- Type: Geological formation
- Sub-units: Lappathorn Member, Abbrook Clay and Sand Member, Southacre Clay And Lignite Member
- Underlies: Alluvium
- Overlies: Aller Gravel Formation
- Thickness: up to 1,200 metres (3,940 ft)

Lithology
- Primary: Clay, Lignite, Sand

Location
- Region: Europe
- Country: UK
- Extent: Devon

= Bovey Formation =

The Bovey Formation is a deposit of sands, clays and lignite, probably over 1000 feet thick. It lies in a sedimentary basin termed the Bovey Basin which extends from Bovey Tracey to Newton Abbot in South Devon, England. The Bovey Basin lies along the line of the Sticklepath Fault and owes its existence to subsidence along this fault. A smaller basin with similar deposits lies further northeast along the fault at Petrockstowe.
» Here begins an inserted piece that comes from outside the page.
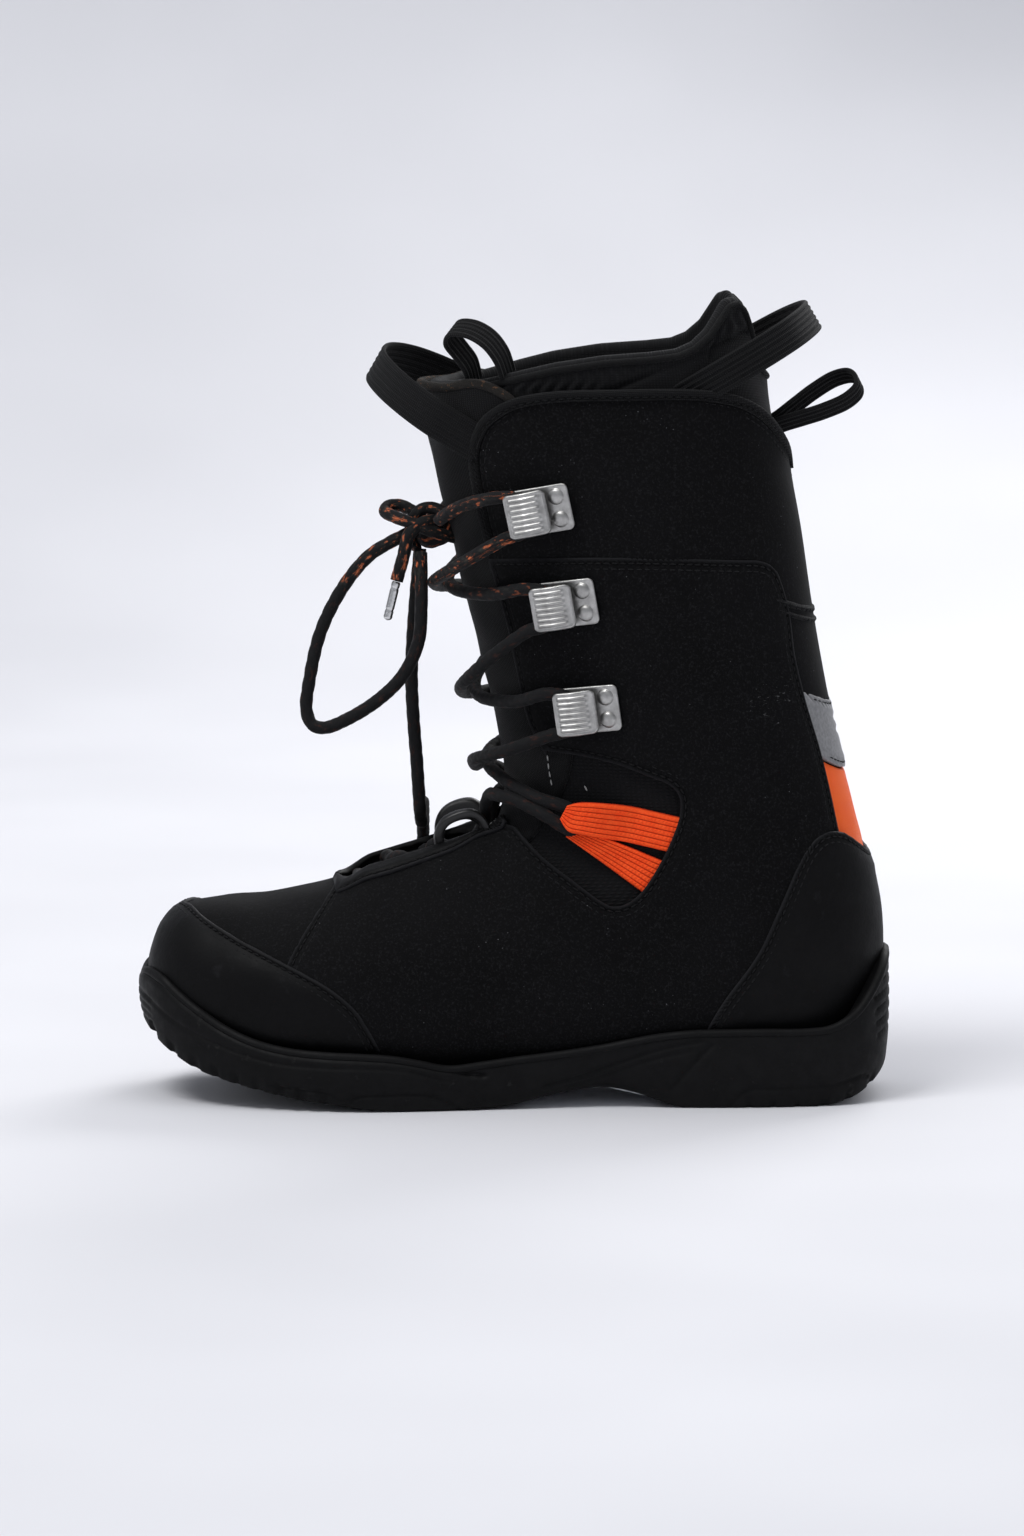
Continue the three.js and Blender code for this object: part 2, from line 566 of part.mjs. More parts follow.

The deposit is the result of the degradation of the neighbouring Dartmoor granite; it was laid down in river flood plains and lakes during the late Eocene and Oligocene epochs. Most of the fossilised plant material in the lignite is from Sequoia couttsiae.

The Bovey Formation is the major source in England for ball clay – a highly plastic fine-grained kaolinitic sedimentary clay typically used by the pottery industry. Large excavations have been made for the extraction of these clays. In the past, the lignite or "Bovey Coal" was burned in local kilns; steam engines; and workmen's cottages. It was, however, not economical.